• _EXERCISE PROMPT_
Write out the material below again, unchanged.

━━━━━━━━

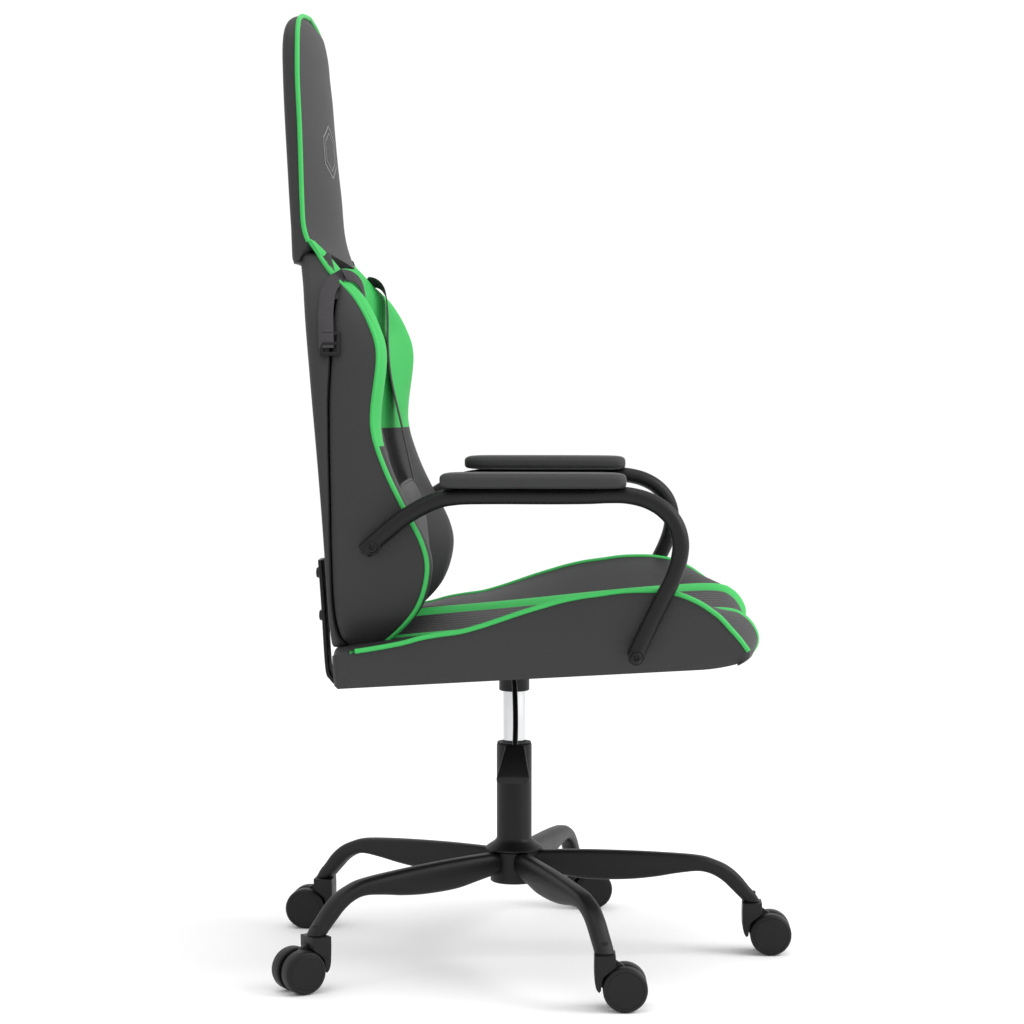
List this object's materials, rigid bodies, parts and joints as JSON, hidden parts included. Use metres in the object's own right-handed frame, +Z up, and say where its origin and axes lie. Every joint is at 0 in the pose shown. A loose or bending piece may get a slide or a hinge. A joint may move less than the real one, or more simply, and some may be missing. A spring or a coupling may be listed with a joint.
{
  "type": "gaming chair",
  "caption": "High-back gaming chair with side wings, head cap and lumbar pillow, loop armrests, gas lift and a star base on twin-wheel casters.",
  "frame": {"origin": "on the floor, at the centre of the chair's bounding box", "axes": "+Z up; the chair faces -Y; its right-hand side is -X"},
  "size_m": [0.6224, 0.6559, 1.171],
  "materials": {
    "black_steel": "satin black powder coat",
    "black_nylon": "moulded black nylon",
    "pad_foam": "black polyurethane skin",
    "bright_chrome": "polished",
    "plain_steel": "zinc plated",
    "black_leatherette": "black artificial leather with green panels and green piping",
    "strap_webbing": "elastic black webbing",
    "plywood": "raw, under the upholstery"
  },
  "bodies": {
    "base": {"base_hub": "black_steel", "base_leg_1": "black_steel", "base_leg_2": "black_steel", "base_leg_3": "black_steel", "base_leg_4": "black_steel", "base_leg_5": "black_steel", "lift_outer_tube": "black_steel", "lift_guide_bush": "black_nylon", "lift_thrust_bearing": "plain_steel"},
    "gas_spring_rod": {"lift_piston_rod": "plain_steel"},
    "seat": {"gas_cylinder": "bright_chrome", "seat_plate": "black_steel", "seat_board": "plywood", "seat_cushion": "black_leatherette", "seat_bolster_left": "black_leatherette", "seat_bolster_right": "black_leatherette", "back_board": "plywood", "back_rear_cover": "black_leatherette", "back_cushion": "black_leatherette", "back_wing_left": "black_leatherette", "back_wing_right": "black_leatherette", "head_cap": "black_leatherette", "lumbar_pillow": "black_leatherette", "pillow_strap_left": "strap_webbing", "pillow_strap_right": "strap_webbing", "back_bracket_left": "black_steel", "back_bracket_right": "black_steel", "arm_tube_left": "black_steel", "arm_tube_right": "black_steel", "arm_pad_left": "pad_foam", "arm_pad_right": "pad_foam"},
    "release_valve": {"release_pin": "plain_steel"},
    "height_lever": {"lever_rod": "black_steel", "lever_paddle": "black_nylon"},
    "caster_1": {"caster_stem_1": "plain_steel", "caster_hood_1": "black_nylon", "caster_axle_1": "plain_steel"},
    "wheel_1a": {"caster_wheel_1a": "black_nylon"},
    "wheel_1b": {"caster_wheel_1b": "black_nylon"},
    "caster_2": {"caster_stem_2": "plain_steel", "caster_hood_2": "black_nylon", "caster_axle_2": "plain_steel"},
    "wheel_2a": {"caster_wheel_2a": "black_nylon"},
    "wheel_2b": {"caster_wheel_2b": "black_nylon"},
    "caster_3": {"caster_stem_3": "plain_steel", "caster_hood_3": "black_nylon", "caster_axle_3": "plain_steel"},
    "wheel_3a": {"caster_wheel_3a": "black_nylon"},
    "wheel_3b": {"caster_wheel_3b": "black_nylon"},
    "caster_4": {"caster_stem_4": "plain_steel", "caster_hood_4": "black_nylon", "caster_axle_4": "plain_steel"},
    "wheel_4a": {"caster_wheel_4a": "black_nylon"},
    "wheel_4b": {"caster_wheel_4b": "black_nylon"},
    "caster_5": {"caster_stem_5": "plain_steel", "caster_hood_5": "black_nylon", "caster_axle_5": "plain_steel"},
    "wheel_5a": {"caster_wheel_5a": "black_nylon"},
    "wheel_5b": {"caster_wheel_5b": "black_nylon"}
  },
  "joints": [
    {"name": "seat_swivel", "type": "hinge", "parent": "base", "child": "gas_spring_rod", "pos_m": [-0.011, 0.021, 0.1], "axis": [0, 0, 1], "continuous": true},
    {"name": "seat_height", "type": "slide", "parent": "gas_spring_rod", "child": "seat", "axis": [0, 0, 1], "range_m": [-0.062, 0.033]},
    {"name": "height_lever_lift", "type": "hinge", "parent": "seat", "child": "height_lever", "pos_m": [-0.029, 0.021, 0.3682], "axis": [0, 1, 0], "range_deg": [0, 8], "stiffness_Nm_per_rad": 4},
    {"name": "release_pin_press", "type": "slide", "parent": "seat", "child": "release_valve", "axis": [0, 0, 1], "range_m": [-0.0026, 0], "stiffness_N_per_m": 200},
    {"name": "caster_1_swivel", "type": "hinge", "parent": "base", "child": "caster_1", "pos_m": [0.01254, -0.27808, 0.07], "axis": [0, 0, 1], "continuous": true},
    {"name": "wheel_1a_roll", "type": "hinge", "parent": "caster_1", "child": "wheel_1a", "pos_m": [0.01254, -0.30208, 0.02578], "axis": [1, 0, 0], "continuous": true},
    {"name": "wheel_1b_roll", "type": "hinge", "parent": "caster_1", "child": "wheel_1b", "pos_m": [0.01254, -0.30208, 0.02578], "axis": [1, 0, 0], "continuous": true},
    {"name": "caster_2_swivel", "type": "hinge", "parent": "base", "child": "caster_2", "pos_m": [0.28071, -0.04903, 0.07], "axis": [0, 0, 1], "continuous": true},
    {"name": "wheel_2a_roll", "type": "hinge", "parent": "caster_2", "child": "wheel_2a", "pos_m": [0.2857, -0.07251, 0.02578], "axis": [0.9781, 0.2079, 0], "continuous": true},
    {"name": "wheel_2b_roll", "type": "hinge", "parent": "caster_2", "child": "wheel_2b", "pos_m": [0.2857, -0.07251, 0.02578], "axis": [0.9781, 0.2079, 0], "continuous": true},
    {"name": "caster_3_swivel", "type": "hinge", "parent": "base", "child": "caster_3", "pos_m": [0.14575, 0.27679, 0.07], "axis": [0, 0, 1], "continuous": true},
    {"name": "wheel_3a_roll", "type": "hinge", "parent": "caster_3", "child": "wheel_3a", "pos_m": [0.14784, 0.3007, 0.02578], "axis": [-0.9962, 0.0872, 0], "continuous": true},
    {"name": "wheel_3b_roll", "type": "hinge", "parent": "caster_3", "child": "wheel_3b", "pos_m": [0.14784, 0.3007, 0.02578], "axis": [-0.9962, 0.0872, 0], "continuous": true},
    {"name": "caster_4_swivel", "type": "hinge", "parent": "base", "child": "caster_4", "pos_m": [-0.20583, 0.24912, 0.07], "axis": [0, 0, 1], "continuous": true},
    {"name": "wheel_4a_roll", "type": "hinge", "parent": "caster_4", "child": "wheel_4a", "pos_m": [-0.21926, 0.26902, 0.02578], "axis": [-0.829, -0.5592, 0], "continuous": true},
    {"name": "wheel_4b_roll", "type": "hinge", "parent": "caster_4", "child": "wheel_4b", "pos_m": [-0.21926, 0.26902, 0.02578], "axis": [-0.829, -0.5592, 0], "continuous": true},
    {"name": "caster_5_swivel", "type": "hinge", "parent": "base", "child": "caster_5", "pos_m": [-0.28816, -0.09381, 0.07], "axis": [0, 0, 1], "continuous": true},
    {"name": "wheel_5a_roll", "type": "hinge", "parent": "caster_5", "child": "wheel_5a", "pos_m": [-0.28733, -0.11779, 0.02578], "axis": [0.9994, 0.0349, 0], "continuous": true},
    {"name": "wheel_5b_roll", "type": "hinge", "parent": "caster_5", "child": "wheel_5b", "pos_m": [-0.28733, -0.11779, 0.02578], "axis": [0.9994, 0.0349, 0], "continuous": true}
  ],
  "couplings": [
    {"joint": "release_pin_press", "follows": "height_lever_lift", "m_per_rad": -0.018}
  ]
}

━━━━━━━━

• _ANSWER TO THE EXERCISE_
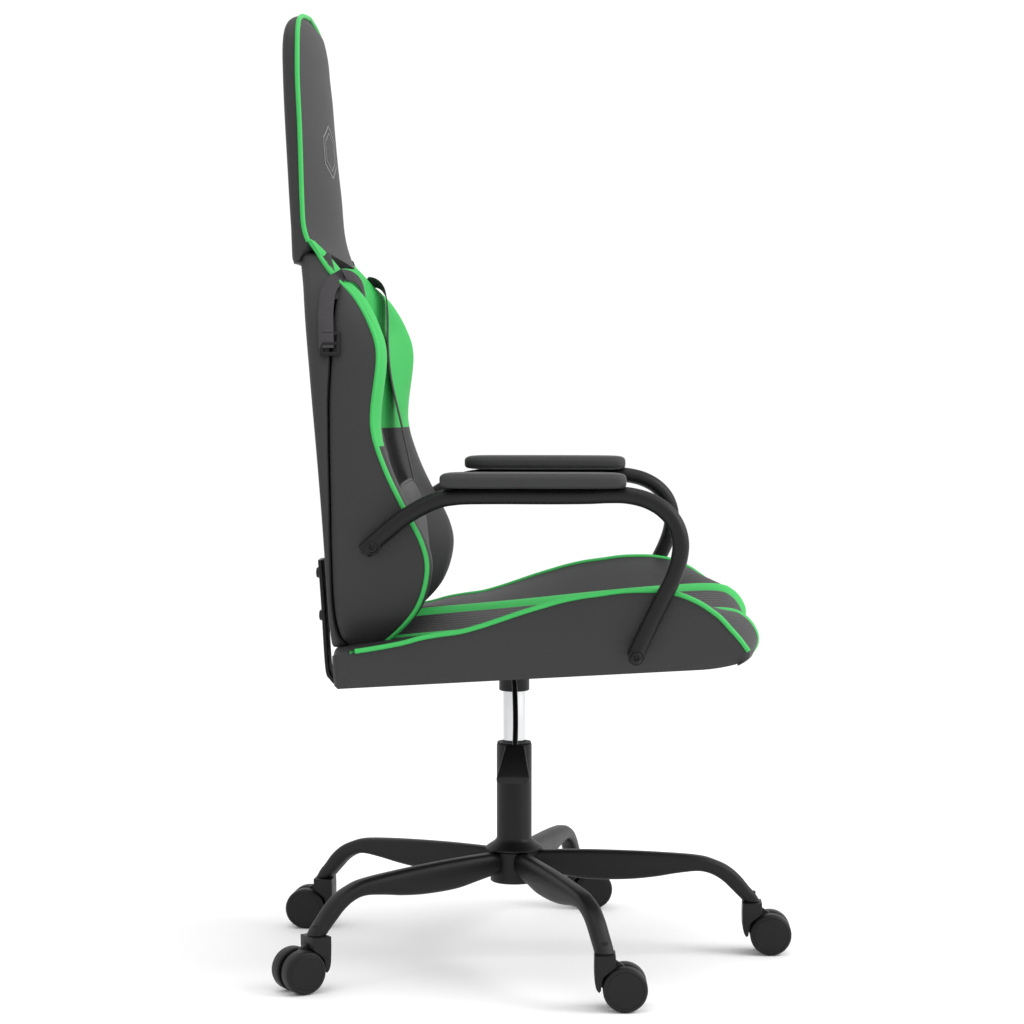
List this object's materials, rigid bodies, parts and joints as JSON, hidden parts included. Use metres in the object's own right-handed frame, +Z up, and say where its origin and axes lie. Every joint is at 0 in the pose shown. A loose or bending piece may get a slide or a hinge. A joint may move less than the real one, or more simply, and some may be missing. A spring or a coupling may be listed with a joint.
{
  "type": "gaming chair",
  "caption": "High-back gaming chair with side wings, head cap and lumbar pillow, loop armrests, gas lift and a star base on twin-wheel casters.",
  "frame": {"origin": "on the floor, at the centre of the chair's bounding box", "axes": "+Z up; the chair faces -Y; its right-hand side is -X"},
  "size_m": [0.6224, 0.6559, 1.171],
  "materials": {
    "black_steel": "satin black powder coat",
    "black_nylon": "moulded black nylon",
    "pad_foam": "black polyurethane skin",
    "bright_chrome": "polished",
    "plain_steel": "zinc plated",
    "black_leatherette": "black artificial leather with green panels and green piping",
    "strap_webbing": "elastic black webbing",
    "plywood": "raw, under the upholstery"
  },
  "bodies": {
    "base": {"base_hub": "black_steel", "base_leg_1": "black_steel", "base_leg_2": "black_steel", "base_leg_3": "black_steel", "base_leg_4": "black_steel", "base_leg_5": "black_steel", "lift_outer_tube": "black_steel", "lift_guide_bush": "black_nylon", "lift_thrust_bearing": "plain_steel"},
    "gas_spring_rod": {"lift_piston_rod": "plain_steel"},
    "seat": {"gas_cylinder": "bright_chrome", "seat_plate": "black_steel", "seat_board": "plywood", "seat_cushion": "black_leatherette", "seat_bolster_left": "black_leatherette", "seat_bolster_right": "black_leatherette", "back_board": "plywood", "back_rear_cover": "black_leatherette", "back_cushion": "black_leatherette", "back_wing_left": "black_leatherette", "back_wing_right": "black_leatherette", "head_cap": "black_leatherette", "lumbar_pillow": "black_leatherette", "pillow_strap_left": "strap_webbing", "pillow_strap_right": "strap_webbing", "back_bracket_left": "black_steel", "back_bracket_right": "black_steel", "arm_tube_left": "black_steel", "arm_tube_right": "black_steel", "arm_pad_left": "pad_foam", "arm_pad_right": "pad_foam"},
    "release_valve": {"release_pin": "plain_steel"},
    "height_lever": {"lever_rod": "black_steel", "lever_paddle": "black_nylon"},
    "caster_1": {"caster_stem_1": "plain_steel", "caster_hood_1": "black_nylon", "caster_axle_1": "plain_steel"},
    "wheel_1a": {"caster_wheel_1a": "black_nylon"},
    "wheel_1b": {"caster_wheel_1b": "black_nylon"},
    "caster_2": {"caster_stem_2": "plain_steel", "caster_hood_2": "black_nylon", "caster_axle_2": "plain_steel"},
    "wheel_2a": {"caster_wheel_2a": "black_nylon"},
    "wheel_2b": {"caster_wheel_2b": "black_nylon"},
    "caster_3": {"caster_stem_3": "plain_steel", "caster_hood_3": "black_nylon", "caster_axle_3": "plain_steel"},
    "wheel_3a": {"caster_wheel_3a": "black_nylon"},
    "wheel_3b": {"caster_wheel_3b": "black_nylon"},
    "caster_4": {"caster_stem_4": "plain_steel", "caster_hood_4": "black_nylon", "caster_axle_4": "plain_steel"},
    "wheel_4a": {"caster_wheel_4a": "black_nylon"},
    "wheel_4b": {"caster_wheel_4b": "black_nylon"},
    "caster_5": {"caster_stem_5": "plain_steel", "caster_hood_5": "black_nylon", "caster_axle_5": "plain_steel"},
    "wheel_5a": {"caster_wheel_5a": "black_nylon"},
    "wheel_5b": {"caster_wheel_5b": "black_nylon"}
  },
  "joints": [
    {"name": "seat_swivel", "type": "hinge", "parent": "base", "child": "gas_spring_rod", "pos_m": [-0.011, 0.021, 0.1], "axis": [0, 0, 1], "continuous": true},
    {"name": "seat_height", "type": "slide", "parent": "gas_spring_rod", "child": "seat", "axis": [0, 0, 1], "range_m": [-0.062, 0.033]},
    {"name": "height_lever_lift", "type": "hinge", "parent": "seat", "child": "height_lever", "pos_m": [-0.029, 0.021, 0.3682], "axis": [0, 1, 0], "range_deg": [0, 8], "stiffness_Nm_per_rad": 4},
    {"name": "release_pin_press", "type": "slide", "parent": "seat", "child": "release_valve", "axis": [0, 0, 1], "range_m": [-0.0026, 0], "stiffness_N_per_m": 200},
    {"name": "caster_1_swivel", "type": "hinge", "parent": "base", "child": "caster_1", "pos_m": [0.01254, -0.27808, 0.07], "axis": [0, 0, 1], "continuous": true},
    {"name": "wheel_1a_roll", "type": "hinge", "parent": "caster_1", "child": "wheel_1a", "pos_m": [0.01254, -0.30208, 0.02578], "axis": [1, 0, 0], "continuous": true},
    {"name": "wheel_1b_roll", "type": "hinge", "parent": "caster_1", "child": "wheel_1b", "pos_m": [0.01254, -0.30208, 0.02578], "axis": [1, 0, 0], "continuous": true},
    {"name": "caster_2_swivel", "type": "hinge", "parent": "base", "child": "caster_2", "pos_m": [0.28071, -0.04903, 0.07], "axis": [0, 0, 1], "continuous": true},
    {"name": "wheel_2a_roll", "type": "hinge", "parent": "caster_2", "child": "wheel_2a", "pos_m": [0.2857, -0.07251, 0.02578], "axis": [0.9781, 0.2079, 0], "continuous": true},
    {"name": "wheel_2b_roll", "type": "hinge", "parent": "caster_2", "child": "wheel_2b", "pos_m": [0.2857, -0.07251, 0.02578], "axis": [0.9781, 0.2079, 0], "continuous": true},
    {"name": "caster_3_swivel", "type": "hinge", "parent": "base", "child": "caster_3", "pos_m": [0.14575, 0.27679, 0.07], "axis": [0, 0, 1], "continuous": true},
    {"name": "wheel_3a_roll", "type": "hinge", "parent": "caster_3", "child": "wheel_3a", "pos_m": [0.14784, 0.3007, 0.02578], "axis": [-0.9962, 0.0872, 0], "continuous": true},
    {"name": "wheel_3b_roll", "type": "hinge", "parent": "caster_3", "child": "wheel_3b", "pos_m": [0.14784, 0.3007, 0.02578], "axis": [-0.9962, 0.0872, 0], "continuous": true},
    {"name": "caster_4_swivel", "type": "hinge", "parent": "base", "child": "caster_4", "pos_m": [-0.20583, 0.24912, 0.07], "axis": [0, 0, 1], "continuous": true},
    {"name": "wheel_4a_roll", "type": "hinge", "parent": "caster_4", "child": "wheel_4a", "pos_m": [-0.21926, 0.26902, 0.02578], "axis": [-0.829, -0.5592, 0], "continuous": true},
    {"name": "wheel_4b_roll", "type": "hinge", "parent": "caster_4", "child": "wheel_4b", "pos_m": [-0.21926, 0.26902, 0.02578], "axis": [-0.829, -0.5592, 0], "continuous": true},
    {"name": "caster_5_swivel", "type": "hinge", "parent": "base", "child": "caster_5", "pos_m": [-0.28816, -0.09381, 0.07], "axis": [0, 0, 1], "continuous": true},
    {"name": "wheel_5a_roll", "type": "hinge", "parent": "caster_5", "child": "wheel_5a", "pos_m": [-0.28733, -0.11779, 0.02578], "axis": [0.9994, 0.0349, 0], "continuous": true},
    {"name": "wheel_5b_roll", "type": "hinge", "parent": "caster_5", "child": "wheel_5b", "pos_m": [-0.28733, -0.11779, 0.02578], "axis": [0.9994, 0.0349, 0], "continuous": true}
  ],
  "couplings": [
    {"joint": "release_pin_press", "follows": "height_lever_lift", "m_per_rad": -0.018}
  ]
}